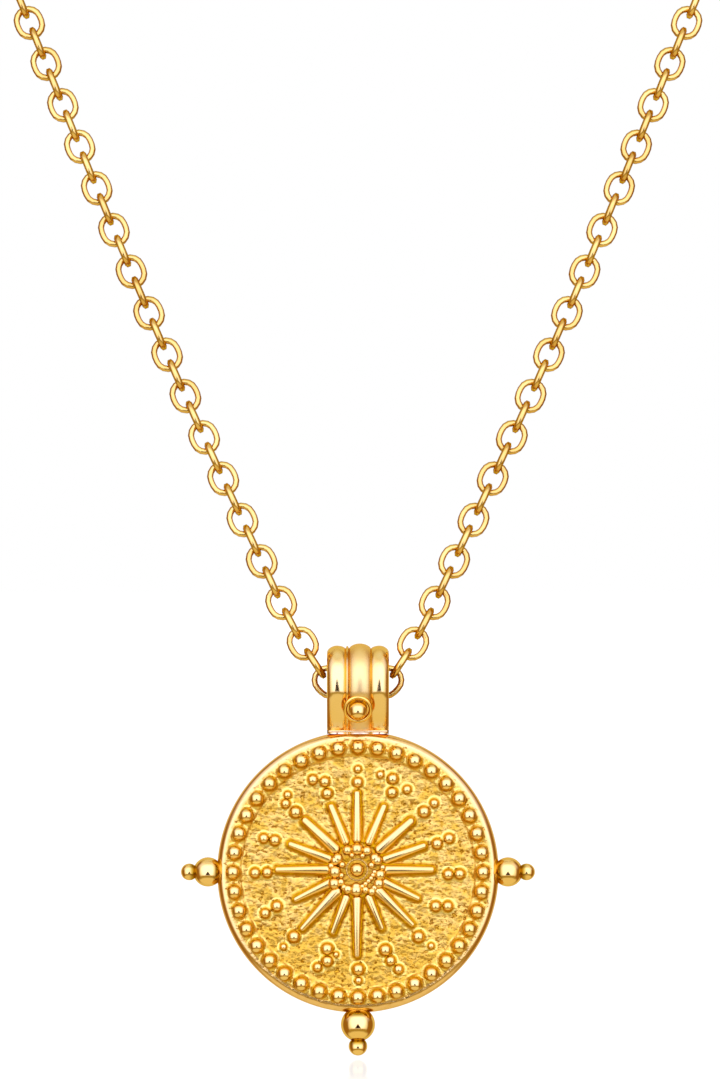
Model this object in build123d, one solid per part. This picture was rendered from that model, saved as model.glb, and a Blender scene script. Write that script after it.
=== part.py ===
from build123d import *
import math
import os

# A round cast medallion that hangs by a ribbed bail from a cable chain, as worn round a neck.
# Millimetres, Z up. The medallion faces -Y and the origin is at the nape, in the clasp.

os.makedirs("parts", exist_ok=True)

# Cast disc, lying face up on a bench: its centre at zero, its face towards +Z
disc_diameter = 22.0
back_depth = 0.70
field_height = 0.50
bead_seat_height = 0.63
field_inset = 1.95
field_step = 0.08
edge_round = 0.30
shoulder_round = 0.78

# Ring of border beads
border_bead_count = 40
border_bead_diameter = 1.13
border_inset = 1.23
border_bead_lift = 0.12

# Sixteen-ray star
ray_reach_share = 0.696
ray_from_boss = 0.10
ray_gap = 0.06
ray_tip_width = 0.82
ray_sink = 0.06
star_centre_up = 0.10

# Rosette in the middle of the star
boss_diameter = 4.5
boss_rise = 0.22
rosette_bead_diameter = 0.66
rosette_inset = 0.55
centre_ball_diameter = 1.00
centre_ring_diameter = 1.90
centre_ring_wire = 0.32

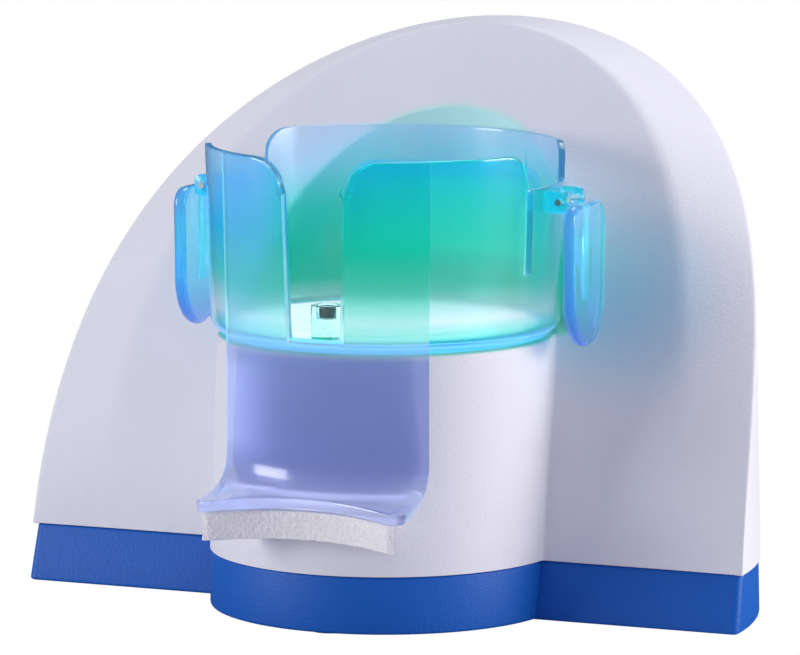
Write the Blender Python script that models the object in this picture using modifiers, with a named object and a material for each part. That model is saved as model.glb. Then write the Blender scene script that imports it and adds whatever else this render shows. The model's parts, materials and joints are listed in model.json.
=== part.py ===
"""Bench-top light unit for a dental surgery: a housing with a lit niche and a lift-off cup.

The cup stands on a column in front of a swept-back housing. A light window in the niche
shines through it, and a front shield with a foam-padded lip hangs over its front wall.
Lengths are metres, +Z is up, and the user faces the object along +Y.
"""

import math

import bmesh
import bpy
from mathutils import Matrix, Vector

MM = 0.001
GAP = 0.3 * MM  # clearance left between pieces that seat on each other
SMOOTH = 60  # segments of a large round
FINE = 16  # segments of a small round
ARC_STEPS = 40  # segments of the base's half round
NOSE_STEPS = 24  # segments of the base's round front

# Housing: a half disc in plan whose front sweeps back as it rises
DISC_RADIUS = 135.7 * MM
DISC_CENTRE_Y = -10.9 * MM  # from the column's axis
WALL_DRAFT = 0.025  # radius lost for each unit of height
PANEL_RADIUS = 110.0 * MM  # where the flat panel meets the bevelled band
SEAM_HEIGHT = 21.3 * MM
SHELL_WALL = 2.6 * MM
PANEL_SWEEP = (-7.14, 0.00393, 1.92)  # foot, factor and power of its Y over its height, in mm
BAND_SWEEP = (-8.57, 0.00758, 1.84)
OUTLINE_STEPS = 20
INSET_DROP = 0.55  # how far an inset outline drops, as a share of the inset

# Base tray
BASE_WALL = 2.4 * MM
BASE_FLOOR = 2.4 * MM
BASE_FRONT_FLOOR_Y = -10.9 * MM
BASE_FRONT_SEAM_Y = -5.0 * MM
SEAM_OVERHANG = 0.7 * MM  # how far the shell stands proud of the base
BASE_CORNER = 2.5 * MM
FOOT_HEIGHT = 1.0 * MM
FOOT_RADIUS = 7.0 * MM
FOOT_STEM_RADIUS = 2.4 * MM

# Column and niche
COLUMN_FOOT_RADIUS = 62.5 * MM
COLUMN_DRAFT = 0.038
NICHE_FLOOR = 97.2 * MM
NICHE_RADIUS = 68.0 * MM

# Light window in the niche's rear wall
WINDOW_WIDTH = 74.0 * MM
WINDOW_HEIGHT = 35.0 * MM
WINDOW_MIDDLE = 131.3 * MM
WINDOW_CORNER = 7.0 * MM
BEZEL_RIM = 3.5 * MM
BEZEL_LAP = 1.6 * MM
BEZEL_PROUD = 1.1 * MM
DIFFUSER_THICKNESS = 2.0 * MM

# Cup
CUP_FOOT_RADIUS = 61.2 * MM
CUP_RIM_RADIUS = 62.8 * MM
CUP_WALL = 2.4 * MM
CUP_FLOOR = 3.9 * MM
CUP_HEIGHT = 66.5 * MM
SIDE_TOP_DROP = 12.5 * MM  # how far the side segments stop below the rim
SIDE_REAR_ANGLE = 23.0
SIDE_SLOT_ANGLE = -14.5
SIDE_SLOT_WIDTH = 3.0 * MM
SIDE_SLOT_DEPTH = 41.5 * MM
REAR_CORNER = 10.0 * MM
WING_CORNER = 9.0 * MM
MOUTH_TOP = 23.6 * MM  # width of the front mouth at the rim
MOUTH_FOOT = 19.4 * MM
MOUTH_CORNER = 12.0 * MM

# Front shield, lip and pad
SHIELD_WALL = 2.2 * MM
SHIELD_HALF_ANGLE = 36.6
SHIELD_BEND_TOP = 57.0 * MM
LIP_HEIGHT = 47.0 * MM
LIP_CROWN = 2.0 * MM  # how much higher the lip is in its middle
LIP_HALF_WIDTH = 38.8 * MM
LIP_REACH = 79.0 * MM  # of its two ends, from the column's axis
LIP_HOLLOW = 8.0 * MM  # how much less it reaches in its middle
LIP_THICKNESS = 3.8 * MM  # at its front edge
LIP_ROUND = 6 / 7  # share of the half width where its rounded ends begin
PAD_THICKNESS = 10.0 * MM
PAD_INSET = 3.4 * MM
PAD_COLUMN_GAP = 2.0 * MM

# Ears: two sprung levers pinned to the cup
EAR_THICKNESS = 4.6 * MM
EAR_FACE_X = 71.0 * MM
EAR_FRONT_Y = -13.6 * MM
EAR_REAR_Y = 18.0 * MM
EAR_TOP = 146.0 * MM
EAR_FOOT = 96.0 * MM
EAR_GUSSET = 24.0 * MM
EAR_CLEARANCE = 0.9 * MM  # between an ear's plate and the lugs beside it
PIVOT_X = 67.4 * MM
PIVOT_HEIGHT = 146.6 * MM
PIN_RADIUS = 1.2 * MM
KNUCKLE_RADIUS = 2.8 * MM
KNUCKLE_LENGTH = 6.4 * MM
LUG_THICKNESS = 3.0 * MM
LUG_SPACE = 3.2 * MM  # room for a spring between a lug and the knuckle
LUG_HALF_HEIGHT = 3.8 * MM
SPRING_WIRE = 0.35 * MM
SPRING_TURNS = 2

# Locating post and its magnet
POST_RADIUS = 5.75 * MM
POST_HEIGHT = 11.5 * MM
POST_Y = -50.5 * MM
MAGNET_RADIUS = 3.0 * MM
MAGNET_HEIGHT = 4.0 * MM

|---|

Using the entries shown above, reproduce verbatim the lines from the line bearing "Write the Blender Python" to the line bearing "a lift-off cup.", inclusive.

WORKED SOLUTION:
Write the Blender Python script that models the object in this picture using modifiers, with a named object and a material for each part. That model is saved as model.glb. Then write the Blender scene script that imports it and adds whatever else this render shows. The model's parts, materials and joints are listed in model.json.
=== part.py ===
"""Bench-top light unit for a dental surgery: a housing with a lit niche and a lift-off cup.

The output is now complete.